··· Data rows ···

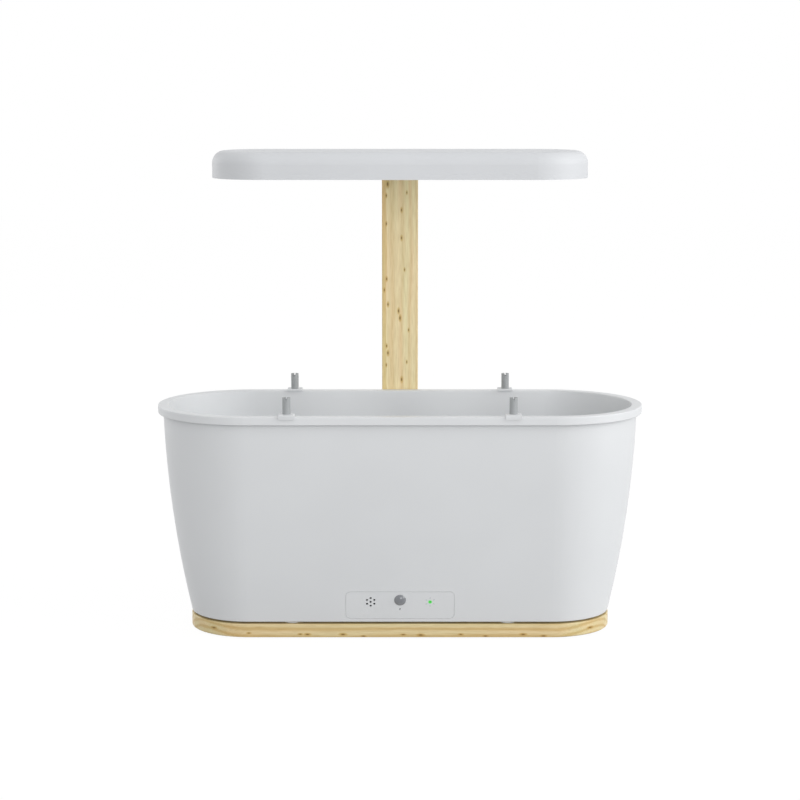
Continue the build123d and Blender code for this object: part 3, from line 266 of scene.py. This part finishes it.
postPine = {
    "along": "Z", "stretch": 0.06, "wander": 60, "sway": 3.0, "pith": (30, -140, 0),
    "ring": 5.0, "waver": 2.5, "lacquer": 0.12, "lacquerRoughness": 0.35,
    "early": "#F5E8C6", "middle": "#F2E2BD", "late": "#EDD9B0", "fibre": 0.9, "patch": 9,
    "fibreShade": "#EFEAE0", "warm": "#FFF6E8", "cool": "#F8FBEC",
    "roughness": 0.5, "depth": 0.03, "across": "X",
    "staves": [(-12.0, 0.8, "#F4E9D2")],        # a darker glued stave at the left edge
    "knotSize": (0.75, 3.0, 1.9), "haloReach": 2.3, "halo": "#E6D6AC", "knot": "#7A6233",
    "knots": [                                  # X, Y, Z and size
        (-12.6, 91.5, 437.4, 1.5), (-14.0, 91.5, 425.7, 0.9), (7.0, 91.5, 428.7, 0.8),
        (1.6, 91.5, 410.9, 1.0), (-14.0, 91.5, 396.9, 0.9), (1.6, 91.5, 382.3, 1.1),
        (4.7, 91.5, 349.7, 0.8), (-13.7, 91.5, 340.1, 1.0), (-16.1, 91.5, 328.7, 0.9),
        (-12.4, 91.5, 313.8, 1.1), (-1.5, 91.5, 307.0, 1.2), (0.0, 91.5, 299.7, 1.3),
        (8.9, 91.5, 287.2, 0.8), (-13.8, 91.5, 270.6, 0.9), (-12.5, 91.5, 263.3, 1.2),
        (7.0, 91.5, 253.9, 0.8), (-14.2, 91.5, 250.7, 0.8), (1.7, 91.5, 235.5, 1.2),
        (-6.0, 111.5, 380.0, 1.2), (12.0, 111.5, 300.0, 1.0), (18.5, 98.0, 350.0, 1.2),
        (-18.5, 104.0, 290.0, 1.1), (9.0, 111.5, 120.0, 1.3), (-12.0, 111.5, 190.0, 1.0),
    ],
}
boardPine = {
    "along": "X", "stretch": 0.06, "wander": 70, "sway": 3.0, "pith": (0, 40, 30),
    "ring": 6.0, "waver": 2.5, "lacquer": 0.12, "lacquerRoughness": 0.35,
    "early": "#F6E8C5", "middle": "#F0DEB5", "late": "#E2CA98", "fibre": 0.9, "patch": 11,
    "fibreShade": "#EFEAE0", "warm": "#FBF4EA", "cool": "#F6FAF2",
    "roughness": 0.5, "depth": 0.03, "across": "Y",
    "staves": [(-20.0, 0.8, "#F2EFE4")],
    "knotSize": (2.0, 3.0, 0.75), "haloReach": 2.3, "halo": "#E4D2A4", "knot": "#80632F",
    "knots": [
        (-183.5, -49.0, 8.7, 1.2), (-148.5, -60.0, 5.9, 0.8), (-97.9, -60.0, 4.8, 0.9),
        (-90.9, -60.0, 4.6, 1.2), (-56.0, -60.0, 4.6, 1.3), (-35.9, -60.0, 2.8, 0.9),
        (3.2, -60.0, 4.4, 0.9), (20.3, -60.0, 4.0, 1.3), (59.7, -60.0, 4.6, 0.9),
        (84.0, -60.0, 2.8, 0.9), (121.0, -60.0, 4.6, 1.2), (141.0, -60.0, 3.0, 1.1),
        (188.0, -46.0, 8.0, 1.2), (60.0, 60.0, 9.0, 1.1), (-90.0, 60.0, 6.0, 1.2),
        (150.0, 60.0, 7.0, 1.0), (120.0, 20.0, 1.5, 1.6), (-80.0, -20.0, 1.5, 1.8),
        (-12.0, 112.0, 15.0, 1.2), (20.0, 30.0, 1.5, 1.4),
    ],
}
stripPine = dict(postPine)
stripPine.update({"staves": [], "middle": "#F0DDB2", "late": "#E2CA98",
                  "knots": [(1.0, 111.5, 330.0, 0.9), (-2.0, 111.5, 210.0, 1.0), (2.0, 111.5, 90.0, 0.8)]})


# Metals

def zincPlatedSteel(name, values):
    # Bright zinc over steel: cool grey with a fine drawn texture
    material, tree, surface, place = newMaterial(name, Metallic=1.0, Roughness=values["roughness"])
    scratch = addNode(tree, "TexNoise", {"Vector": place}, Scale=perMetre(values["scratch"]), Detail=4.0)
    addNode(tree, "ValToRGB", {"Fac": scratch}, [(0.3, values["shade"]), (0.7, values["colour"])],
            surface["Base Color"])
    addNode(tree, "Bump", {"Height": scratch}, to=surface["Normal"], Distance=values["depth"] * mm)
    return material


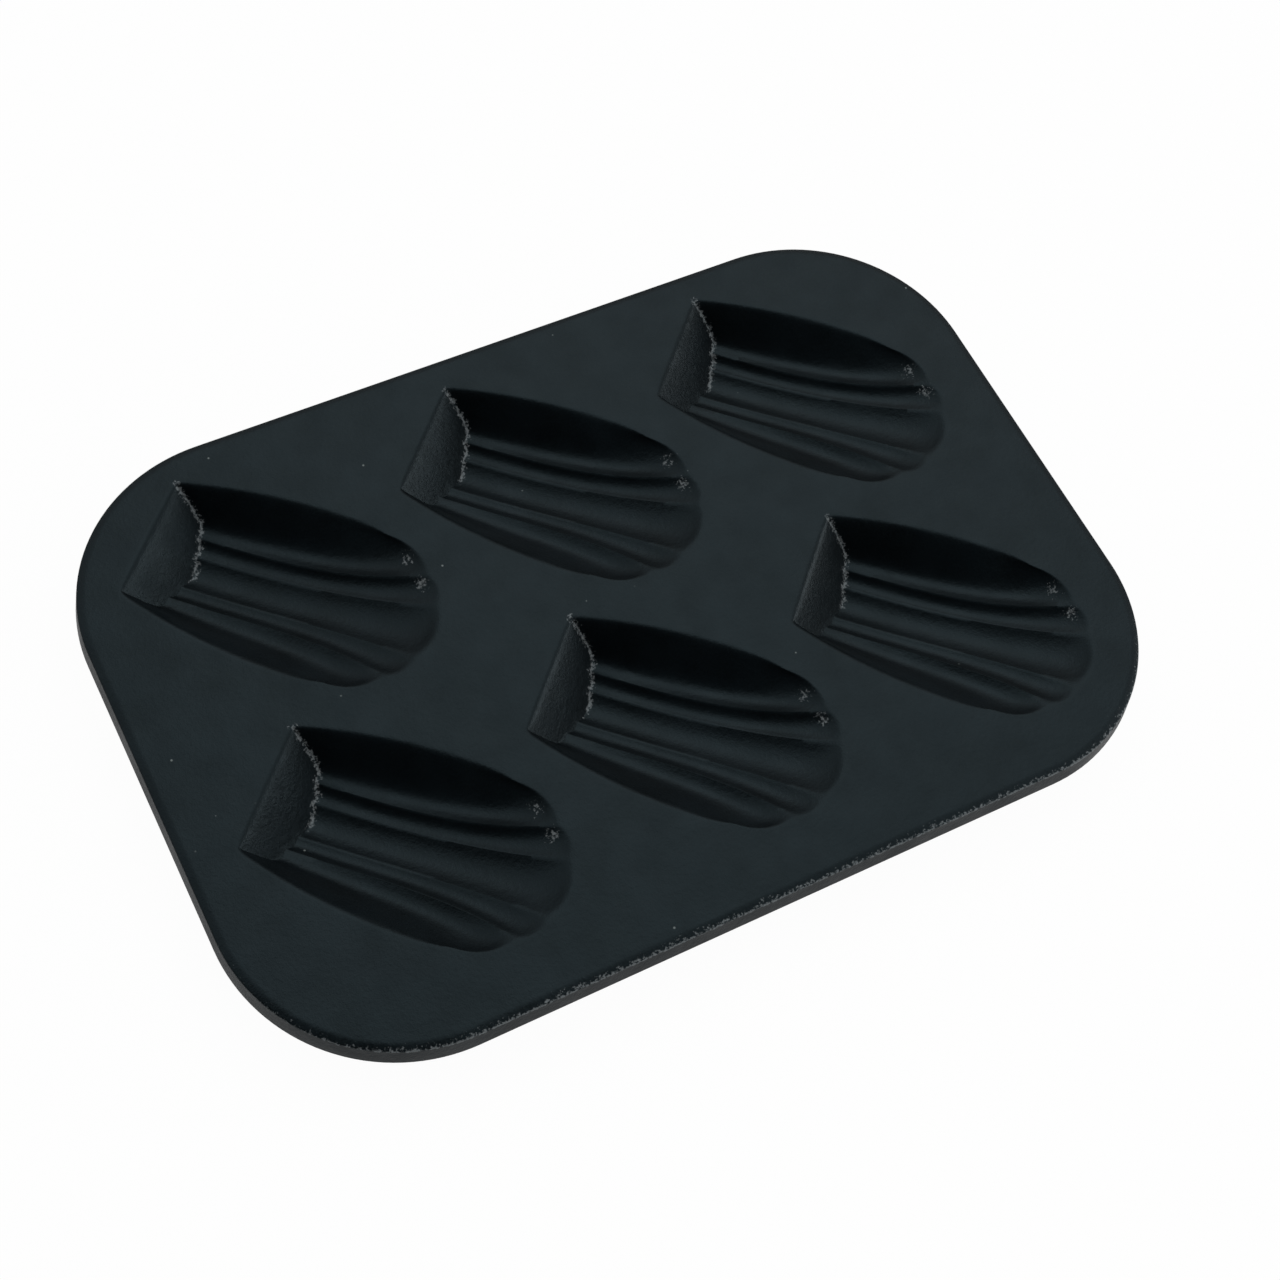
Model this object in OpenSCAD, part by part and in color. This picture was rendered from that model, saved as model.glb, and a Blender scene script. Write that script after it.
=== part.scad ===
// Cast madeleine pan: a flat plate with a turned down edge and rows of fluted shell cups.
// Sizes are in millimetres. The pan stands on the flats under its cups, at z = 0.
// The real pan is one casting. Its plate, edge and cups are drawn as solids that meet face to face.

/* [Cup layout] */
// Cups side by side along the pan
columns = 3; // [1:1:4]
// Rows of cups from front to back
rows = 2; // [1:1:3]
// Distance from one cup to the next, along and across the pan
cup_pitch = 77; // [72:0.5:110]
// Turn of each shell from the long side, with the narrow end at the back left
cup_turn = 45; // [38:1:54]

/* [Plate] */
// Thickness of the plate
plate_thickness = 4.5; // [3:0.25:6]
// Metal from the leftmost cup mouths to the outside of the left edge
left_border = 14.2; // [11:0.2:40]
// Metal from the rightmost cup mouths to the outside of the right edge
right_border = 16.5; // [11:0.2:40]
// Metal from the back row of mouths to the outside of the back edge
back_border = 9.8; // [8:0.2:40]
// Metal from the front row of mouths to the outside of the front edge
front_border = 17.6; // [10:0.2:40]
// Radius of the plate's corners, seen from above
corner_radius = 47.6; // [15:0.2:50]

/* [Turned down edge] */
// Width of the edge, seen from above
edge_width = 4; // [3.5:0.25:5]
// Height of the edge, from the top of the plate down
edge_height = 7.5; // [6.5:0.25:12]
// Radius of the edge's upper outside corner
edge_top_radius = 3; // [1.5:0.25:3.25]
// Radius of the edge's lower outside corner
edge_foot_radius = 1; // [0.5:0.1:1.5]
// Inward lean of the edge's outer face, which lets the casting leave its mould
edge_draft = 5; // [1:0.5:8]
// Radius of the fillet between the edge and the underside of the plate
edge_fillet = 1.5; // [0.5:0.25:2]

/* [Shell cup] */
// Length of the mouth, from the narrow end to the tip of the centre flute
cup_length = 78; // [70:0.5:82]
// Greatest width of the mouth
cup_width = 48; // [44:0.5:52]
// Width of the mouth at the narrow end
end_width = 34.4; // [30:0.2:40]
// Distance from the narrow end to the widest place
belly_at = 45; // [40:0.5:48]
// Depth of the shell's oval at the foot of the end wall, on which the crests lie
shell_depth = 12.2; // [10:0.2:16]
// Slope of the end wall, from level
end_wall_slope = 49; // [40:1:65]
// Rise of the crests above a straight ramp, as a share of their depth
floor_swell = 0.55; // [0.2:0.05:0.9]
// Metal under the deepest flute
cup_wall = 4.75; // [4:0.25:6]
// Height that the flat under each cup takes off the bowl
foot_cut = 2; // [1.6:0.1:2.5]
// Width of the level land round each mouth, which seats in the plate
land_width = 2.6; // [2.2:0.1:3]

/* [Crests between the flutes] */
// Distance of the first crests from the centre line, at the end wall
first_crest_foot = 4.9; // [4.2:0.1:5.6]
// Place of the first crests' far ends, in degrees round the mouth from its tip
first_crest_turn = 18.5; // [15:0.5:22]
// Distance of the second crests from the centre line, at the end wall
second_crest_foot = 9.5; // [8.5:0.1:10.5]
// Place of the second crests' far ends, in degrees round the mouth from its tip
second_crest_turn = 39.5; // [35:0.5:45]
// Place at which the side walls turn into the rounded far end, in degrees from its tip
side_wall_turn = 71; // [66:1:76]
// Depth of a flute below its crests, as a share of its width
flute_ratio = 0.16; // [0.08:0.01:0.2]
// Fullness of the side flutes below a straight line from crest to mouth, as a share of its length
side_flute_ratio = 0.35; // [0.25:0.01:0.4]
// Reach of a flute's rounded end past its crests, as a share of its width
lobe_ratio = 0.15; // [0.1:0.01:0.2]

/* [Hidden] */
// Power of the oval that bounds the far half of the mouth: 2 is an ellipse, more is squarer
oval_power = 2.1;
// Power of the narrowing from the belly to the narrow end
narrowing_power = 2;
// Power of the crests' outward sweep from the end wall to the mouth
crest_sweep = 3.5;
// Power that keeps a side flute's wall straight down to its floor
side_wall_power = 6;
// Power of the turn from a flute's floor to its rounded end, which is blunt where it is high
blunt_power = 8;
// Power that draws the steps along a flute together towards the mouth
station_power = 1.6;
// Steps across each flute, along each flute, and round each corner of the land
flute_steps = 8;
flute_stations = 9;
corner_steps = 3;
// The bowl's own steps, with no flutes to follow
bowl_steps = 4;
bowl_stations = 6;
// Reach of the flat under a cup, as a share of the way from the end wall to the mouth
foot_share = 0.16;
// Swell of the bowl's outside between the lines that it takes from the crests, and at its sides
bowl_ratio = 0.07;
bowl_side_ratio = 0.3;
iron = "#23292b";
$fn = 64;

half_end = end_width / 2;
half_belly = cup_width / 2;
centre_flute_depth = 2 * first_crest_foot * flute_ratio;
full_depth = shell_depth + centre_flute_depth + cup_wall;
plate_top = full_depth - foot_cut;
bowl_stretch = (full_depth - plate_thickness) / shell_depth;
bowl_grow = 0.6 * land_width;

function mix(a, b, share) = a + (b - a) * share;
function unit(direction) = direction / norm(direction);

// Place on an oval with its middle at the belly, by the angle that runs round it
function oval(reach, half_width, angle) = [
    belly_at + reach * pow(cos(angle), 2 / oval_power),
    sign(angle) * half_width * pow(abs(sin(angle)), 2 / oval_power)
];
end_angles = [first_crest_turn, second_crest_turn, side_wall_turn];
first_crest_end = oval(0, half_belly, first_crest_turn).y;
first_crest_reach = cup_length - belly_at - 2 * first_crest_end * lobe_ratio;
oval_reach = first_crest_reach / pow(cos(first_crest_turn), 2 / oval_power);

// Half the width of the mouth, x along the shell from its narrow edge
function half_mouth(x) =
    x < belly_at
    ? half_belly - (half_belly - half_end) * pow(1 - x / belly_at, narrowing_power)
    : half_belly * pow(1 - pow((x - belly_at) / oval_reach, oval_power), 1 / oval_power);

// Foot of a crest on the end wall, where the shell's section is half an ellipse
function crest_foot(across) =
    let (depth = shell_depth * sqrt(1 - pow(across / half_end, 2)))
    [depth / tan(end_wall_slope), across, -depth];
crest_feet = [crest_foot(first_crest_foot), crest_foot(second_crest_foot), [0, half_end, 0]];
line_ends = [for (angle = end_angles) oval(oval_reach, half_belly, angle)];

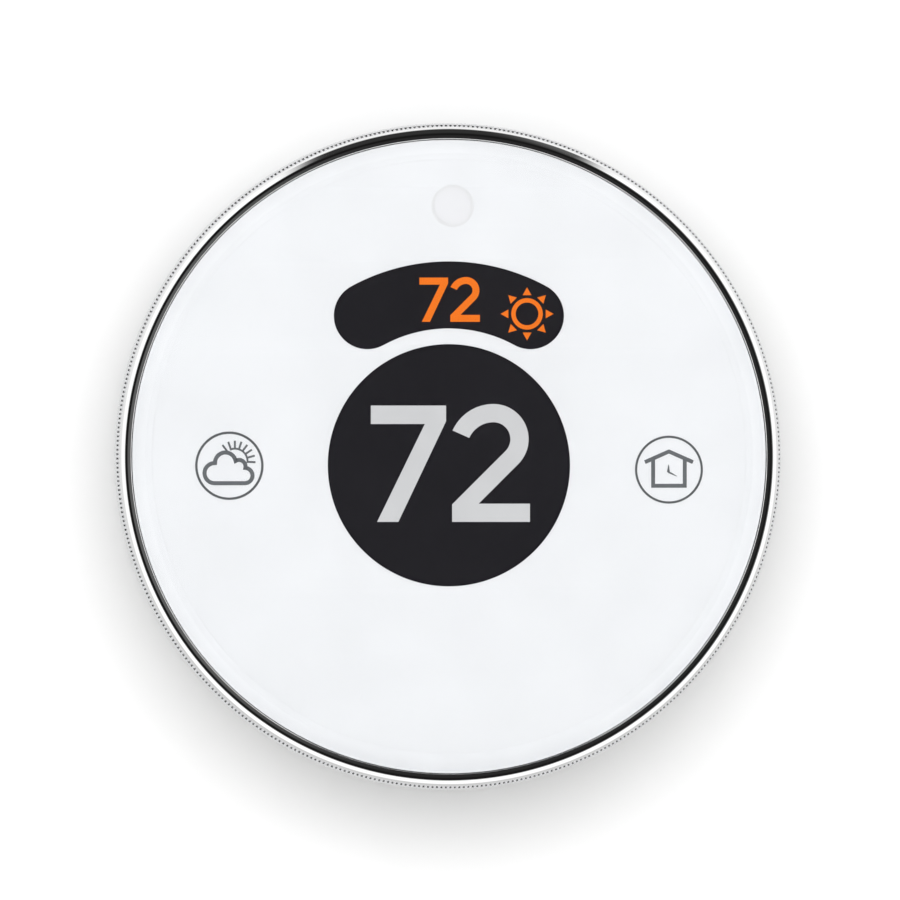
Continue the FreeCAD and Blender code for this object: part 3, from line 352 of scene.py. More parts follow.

···

Task prompt =
Determine the number of lines in the data that contain "scene" as a word or string, and state only that number.

Result =
3